Provided data
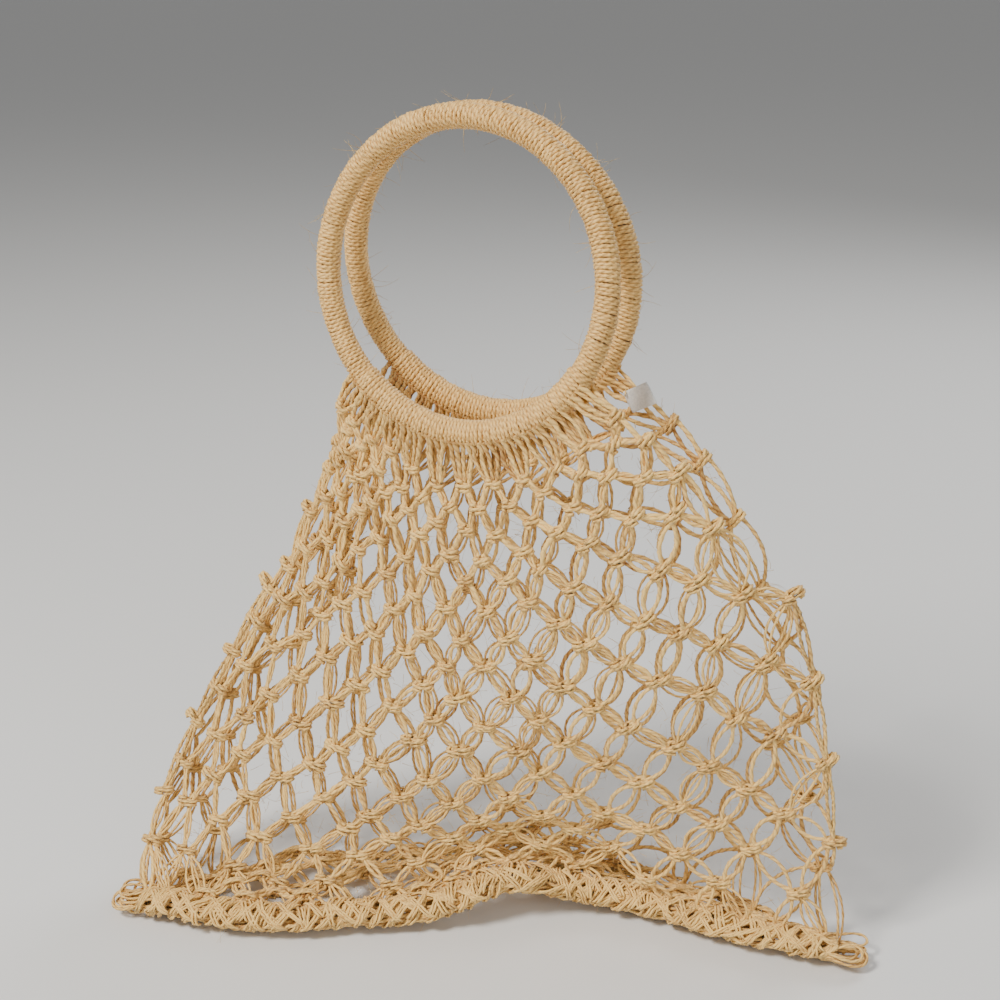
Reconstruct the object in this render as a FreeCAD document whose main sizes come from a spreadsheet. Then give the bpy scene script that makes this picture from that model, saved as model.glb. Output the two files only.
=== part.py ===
"""Knotted twine net handbag with two twine-wrapped hoop handles.

Millimetres. +Z is up, +X runs along the hoops to the right, -Y is the front. The origin is
the bottom centre of the bag's box, on the ground that it rests on. The net hangs from the
lower arcs of the hoops, which lean on each other at the crown. It spreads and turns a little
towards its base, where it lies slack and its front edge is closed by a thick braid.
"""
import FreeCAD, Part
import math
import os
import Sketcher

Vector = FreeCAD.Vector
doc = FreeCAD.newDocument("net_bag")
sheet = doc.addObject("Spreadsheet::Sheet", "Sizes")

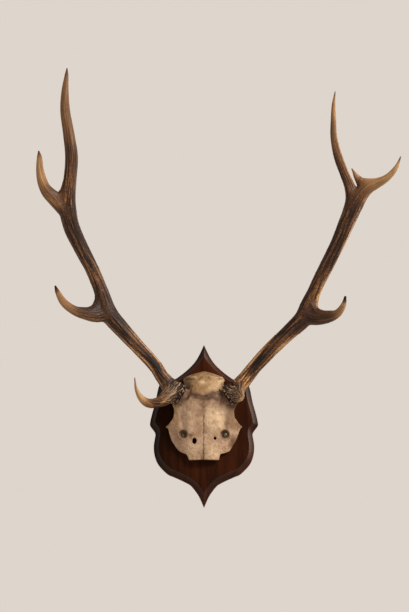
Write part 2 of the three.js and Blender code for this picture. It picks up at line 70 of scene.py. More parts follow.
# Hanging plate let into the shield's back
GAP = 0.3
PLATE_Z = 95
PLATE_LENGTH = 46
PLATE_WIDTH = 20
PLATE_THICKNESS = 1.6
PLATE_EDGE = 0.25
KEYHOLE_RADIUS = 5
KEYHOLE_DROP = 7
KEYHOLE_SLOT = 5
KEYHOLE_RISE = 15
POCKET_WIDTH = 14
POCKET_LENGTH = 28
POCKET_DEPTH = 13
PLATE_SCREW_PLACES = (PLATE_Z + 18.5, PLATE_Z - 18.5)
PLATE_SCREW_HEAD = 3.4
PLATE_SCREW_RADIUS = 1.5
PLATE_SCREW_LENGTH = 14

# Screws through the bone into the wood
SCREW_X = 41.2
SCREW_Z = -25.5
SCREW_HEAD_RADIUS = 4.6
SCREW_HEAD_HEIGHT = 2.6
SCREW_SHANK_RADIUS = 2.2
SCREW_DEPTH_IN_WOOD = 14
CROSS_SLOT = np.array([3.1, 1.6, 0.6])
SOCKET_RADIUS = 7.8
SOCKET_FLOOR = 19.5
BOSS_RADIUS = 11

# Skull: bone thickness over the face and over the braincase, and of the eye sockets' inner walls
FACE_BONE = 7
BRAINCASE_BONE = 6
SOCKET_WALL = 4
PEDICLE_RADIUS = 16
SKULL_VOXEL = 1.0

# Rows of the skull from the sawn nose end up to the nape. Each is: z, half-width on the left and
# on the right, smooth half-width that the vault follows, height above the shield's face in the
# middle and at that half-width, and how boxy the vault is
SKULL_ROWS = [
    [-74, 30, 30, 31, 17, 10.5, 2.2],
    [-68, 32.5, 31, 34, 18.5, 10.5, 2.2],
    [-63, 35, 32, 38, 20, 9.5, 2.3],
    [-60.5, 40.5, 40, 41, 21, 8.5, 2.3],
    [-56, 49, 50, 48, 22.5, 8, 2.4],
    [-45, 58, 57.5, 57, 25.5, 8, 2.4],
    [-34, 64.5, 64, 64, 28.5, 9.5, 2.5],
    [-23, 68.5, 68, 68, 32, 12, 2.6],
    [-12, 71.5, 72.5, 69, 35.5, 16, 2.6],
    [-8.5, 76.5, 76, 69, 36.5, 17.5, 2.6],
    [-4, 70, 70, 68.5, 38, 19.5, 2.6],
    [3, 64.5, 64, 66, 40, 22, 2.5],
    [10, 60.5, 60.5, 63.5, 42.5, 25, 2.4],
    [22, 59.4, 60, 62, 46, 28.5, 2.3],
    [34, 63, 64.5, 63, 50, 30.5, 2.2],
    [44, 63, 64, 62, 52.5, 30, 2.2],
    [50, 56, 56, 57, 52.5, 28, 2.4],
    [54, 49, 49, 50, 49.5, 22, 2.8],
    [60, 41, 40, 41, 47.5, 8, 3.2],
    [68, 39.4, 38.3, 39, 44, 0, 3.4],
    [77, 40, 39, 39.5, 39, 0, 3.4],
    [84, 41, 40.5, 41, 34.5, 0, 3.2],
    [89, 41, 41, 41, 30, 0, 3],
    [93, 39.5, 38.8, 39.2, 26, 0, 2.8],
    [97, 32.5, 33, 33, 21.5, 0, 2.6],
    [100.5, 22, 24, 23, 17, 0, 2.4],
    [103, 13, 15, 14, 12.5, 0, 2.2],
    [105, 5, 6, 5.5, 7, 0, 2.2],
]

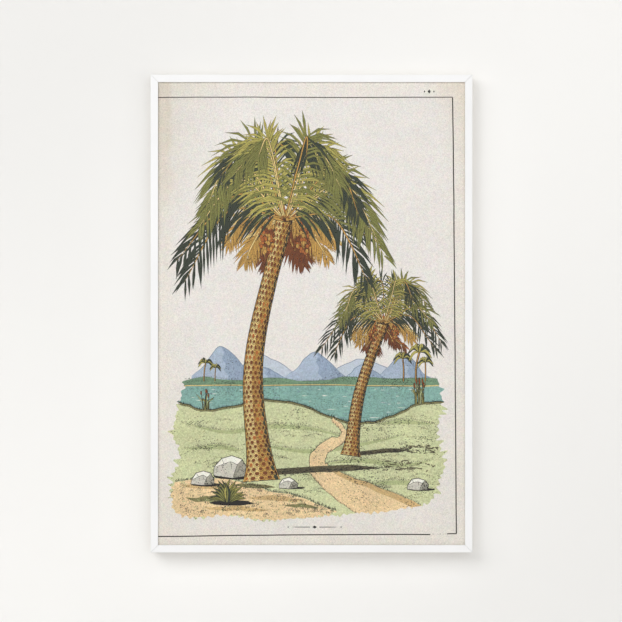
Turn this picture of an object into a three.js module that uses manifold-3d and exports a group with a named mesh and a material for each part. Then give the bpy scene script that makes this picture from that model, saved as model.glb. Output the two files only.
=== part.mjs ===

Exercise brief
Could you give again exactly the lines from the line containing "Turn this picture" through the final line of the data above, and no others?

Solution for this task
Turn this picture of an object into a three.js module that uses manifold-3d and exports a group with a named mesh and a material for each part. Then give the bpy scene script that makes this picture from that model, saved as model.glb. Output the two files only.
=== part.mjs ===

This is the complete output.